I’m doing my first steps on running Julia 1.6.5 code on GPU. For some reason, it seems the GPU is not being used at all. These are the steps:
First of all, my GPU passed on the test recommended at https://cuda.juliagpu.org/stable/:
# install the package
using Pkg
Pkg.add("CUDA")
# smoke test (this will download the CUDA toolkit)
using CUDA
CUDA.versioninfo()
using Pkg
Pkg.test("CUDA") # takes ~40 minutes if using 1 thread
Secondly, the below code took around 8 minutes (real time) for supposedly running on my GPU. It loads and multiplies, for 10 times, two matrices 10000 x 10000:
using CUDA
using Random
N = 10000
a_d = CuArray{Float32}(undef, (N, N))
b_d = CuArray{Float32}(undef, (N, N))
c_d = CuArray{Float32}(undef, (N, N))
for i in 1:10
global a_d = randn(N, N)
global b_d = randn(N, N)
global c_d = a_d * b_d
end
global a_d = nothing
global b_d = nothing
global c_d = nothing
GC.gc()
Outcome on terminal as follows:
(base) ciro@ciro-G3-3500:~/projects/julia/cuda$ time julia cuda-gpu.jl
real 8m13,016s
user 50m39,146s
sys 13m16,766s
Then, an equivalent code for the CPU is run.

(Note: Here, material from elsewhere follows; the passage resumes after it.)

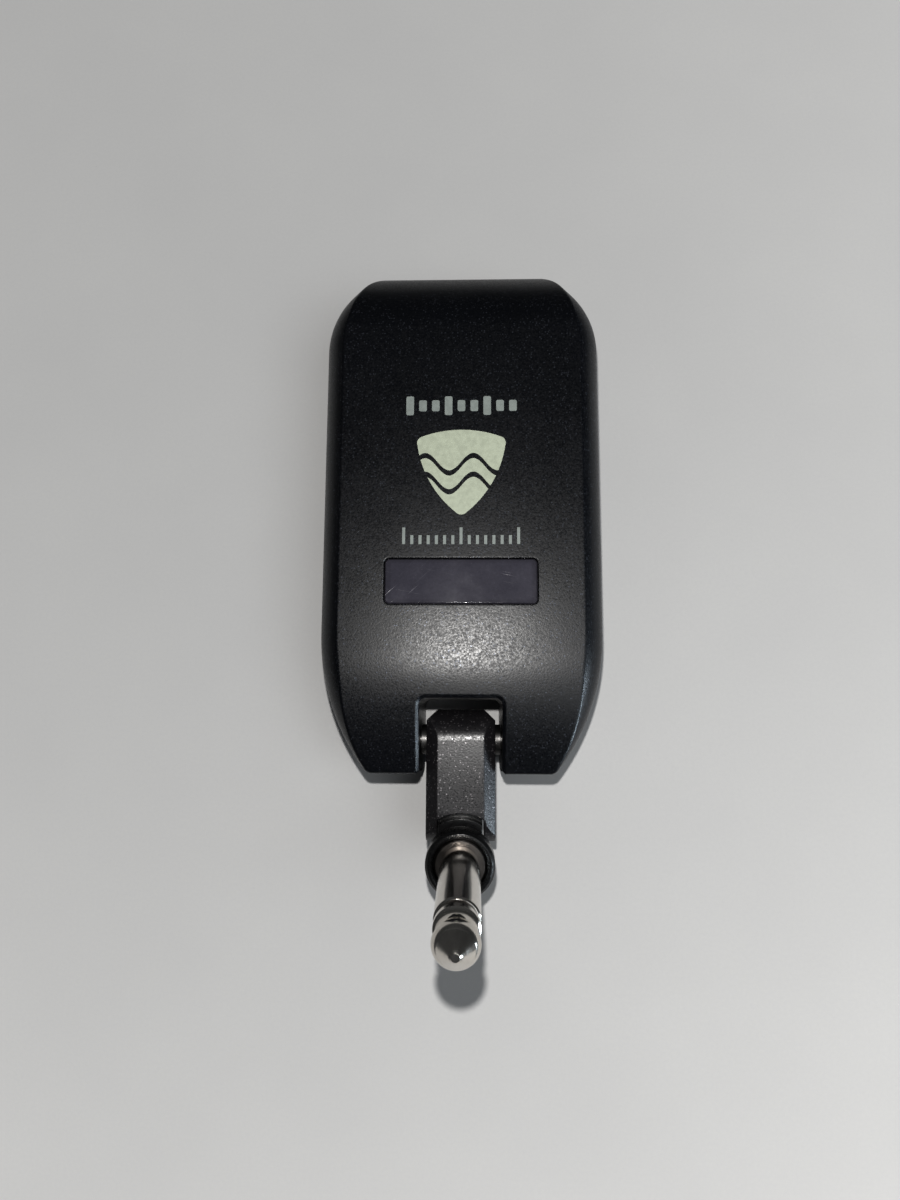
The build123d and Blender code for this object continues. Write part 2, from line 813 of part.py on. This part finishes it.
shapes = {
    "front_cover": front_cover(),
    "rear_cover": rear_cover(),
    "rear_label": rear_label(),
    "cover_screws": cover_screws(),
    "display_window": display_window(),
    "print_level_bars": level_bars(),
    "print_plectrum": plectrum_mark(),
    "print_tick_line": tick_line(),
    "main_board": main_board(),
    "radio_shield_can": radio_shield_can(),
    "board_chips": board_chips(),
    "chip_antenna": chip_antenna(),
    "display_gasket": display_gasket(),
    "display_module": display_module(),
    "display_flex": display_flex(),
    "flex_connector": flex_connector(),
    "battery_cell": battery_cell(),
    "battery_pad": battery_pad(),
    "battery_connector": battery_connector(),
    "battery_lead": battery_lead(),
    "headphone_jack": headphone_jack(),
    "usb_receptacle": usb_receptacle(),
    "volume_wheel": volume_wheel(),
    "encoder_shaft": encoder_shaft(),
    "encoder_housing": encoder_housing(),
    "tact_switches": tact_switches(),
    "hinge_bracket_left": hinge_bracket(-1),
    "hinge_bracket_right": hinge_bracket(1),
    "bracket_screws": bracket_screws(),
    "hinge_pins": hinge_pins(),
    "hinge_washers": hinge_washers(),
    "arm_upper_shell": arm_upper_shell(),
    "arm_lower_shell": arm_lower_shell(),
    "arm_screws": arm_screws(),
    "knuckle_pin": knuckle_pin(),
    "plug_hub": plug_hub(),
    "hub_cap": hub_cap(),
    "plug_collar": plug_collar(),
    "plug_nut": plug_nut(),
    "plug_sleeve": plug_sleeve(),
    "plug_insulator": plug_insulator(),
    "plug_tip": plug_tip(),
    "tip_lug": tip_lug(),
    "body_lead": body_lead(),
    "lead_connector": lead_connector(),
    "arm_lead": arm_lead(),
}
for name, y in left_buttons.items():
    shapes[name] = side_button(-1, y)
for name, y in right_buttons.items():
    shapes[name] = side_button(1, y)

os.makedirs("parts", exist_ok=True)
for name, shape in shapes.items():
    export_step(shape, f"parts/{name}.step")
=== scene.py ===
import json
import math

import bmesh
import bpy
from mathutils import Euler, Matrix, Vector


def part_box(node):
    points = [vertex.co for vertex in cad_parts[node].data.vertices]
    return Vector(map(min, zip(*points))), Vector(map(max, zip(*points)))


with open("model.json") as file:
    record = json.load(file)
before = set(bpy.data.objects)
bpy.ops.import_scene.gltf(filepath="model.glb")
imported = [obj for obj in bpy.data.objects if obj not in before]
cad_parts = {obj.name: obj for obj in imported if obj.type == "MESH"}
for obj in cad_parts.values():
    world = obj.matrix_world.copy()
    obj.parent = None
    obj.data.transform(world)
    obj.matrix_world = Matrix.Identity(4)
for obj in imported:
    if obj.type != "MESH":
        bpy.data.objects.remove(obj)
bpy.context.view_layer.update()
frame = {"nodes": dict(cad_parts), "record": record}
nodes = frame["nodes"]
scene = bpy.context.scene

MM = 0.001
BEVEL_SAMPLES = 6
# The colour sockets of a Mix node, which share their names with its other sockets.
MIX_FIRST, MIX_SECOND, MIX_RESULT = 6, 7, 2


# ---- node helpers ----
def shader_node(tree, kind, inputs=None, **settings):
    """A shader node with its settings, and its inputs given as values or as other nodes' outputs."""
    made = tree.nodes.new("ShaderNode" + kind)
    for name, value in settings.items():
        setattr(made, name, value)
    for name, value in (inputs or {}).items():
        if isinstance(value, bpy.types.NodeSocket):
            tree.links.new(value, made.inputs[name])
        else:
            made.inputs[name].default_value = value
    return made


def new_material(name):
    """An empty material with a Principled shader."""
    made = bpy.data.materials.new(name)
    made.use_nodes = True
    tree = made.node_tree
    tree.nodes.clear()
    shader = tree.nodes.new("ShaderNodeBsdfPrincipled")
    output = tree.nodes.new("ShaderNodeOutputMaterial")
    tree.links.new(shader.outputs["BSDF"], output.inputs["Surface"])
    return made, tree, shader


def wire(tree, shader, **sockets):
    """Give the shader's sockets a value or a link. Underscores stand for spaces."""
    for name, value in sockets.items():
        socket = shader.inputs[name.replace("_", " ")]
        if isinstance(value, bpy.types.NodeSocket):
            tree.links.new(value, socket)
        else:
            socket.default_value = value


def in_mm(tree, stretch=(1, 1, 1), turn=(0, 0, 0)):
    """Object coordinates in millimetres, turned and stretched."""
    place = shader_node(tree, "TexCoord").outputs["Object"]
    turned = shader_node(tree, "Mapping", {"Vector": place, "Rotation": turn})
    size = tuple(s / MM for s in stretch)
    return shader_node(tree, "Mapping", {"Vector": turned.outputs[0], "Scale": size}).outputs[0]


def noise(tree, where, scale, detail=3.0, rough=0.55, distortion=0.0):
    """Cloudy noise, with its scale in features per millimetre."""
    inputs = {"Vector": where, "Scale": scale, "Detail": detail, "Roughness": rough, "Distortion": distortion}
    return shader_node(tree, "TexNoise", inputs).outputs[0]


def spots(tree, where, scale, feature="F1"):
    """Cell noise, for grains and flakes."""
    inputs = {"Vector": where, "Scale": scale}
    return shader_node(tree, "TexVoronoi", inputs, feature=feature)


def spread(tree, value, low, high, to_low=0.0, to_high=1.0):
    """A value's range stretched to another, and clamped."""
    inputs = {"Value": value, "From Min": low, "From Max": high, "To Min": to_low, "To Max": to_high}
    return shader_node(tree, "MapRange", inputs, clamp=True).outputs[0]


def maths(tree, operation, first, second=0.0):
    """One operation on two values, each a number or another node's output."""
    made = shader_node(tree, "Math", operation=operation)
    for socket, value in zip(made.inputs, (first, second)):
        if isinstance(value, bpy.types.NodeSocket):
            tree.links.new(value, socket)
        else:
            socket.default_value = value
    return made.outputs[0]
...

Execution time is equivalent:
using Random
N = 10000
for i in 1:10
a = randn(N, N)
b = randn(N, N)
c = a * b
end
Execution:
(base) ciro@ciro-G3-3500:~/projects/julia/cuda$ time julia cuda-cpu.jl
real 8m2,689s
user 50m9,567s
sys 13m3,738s
Moreover, by following the info on NVTOP screen command, it is weird to see the GPU memory and cores being loaded/unloaded accordingly, besides still using the same 800% CPUs (or eight cores) of my regular CPU, which is the same usage the CPU-version has.
Any hint is greatly appreciated. Thanks.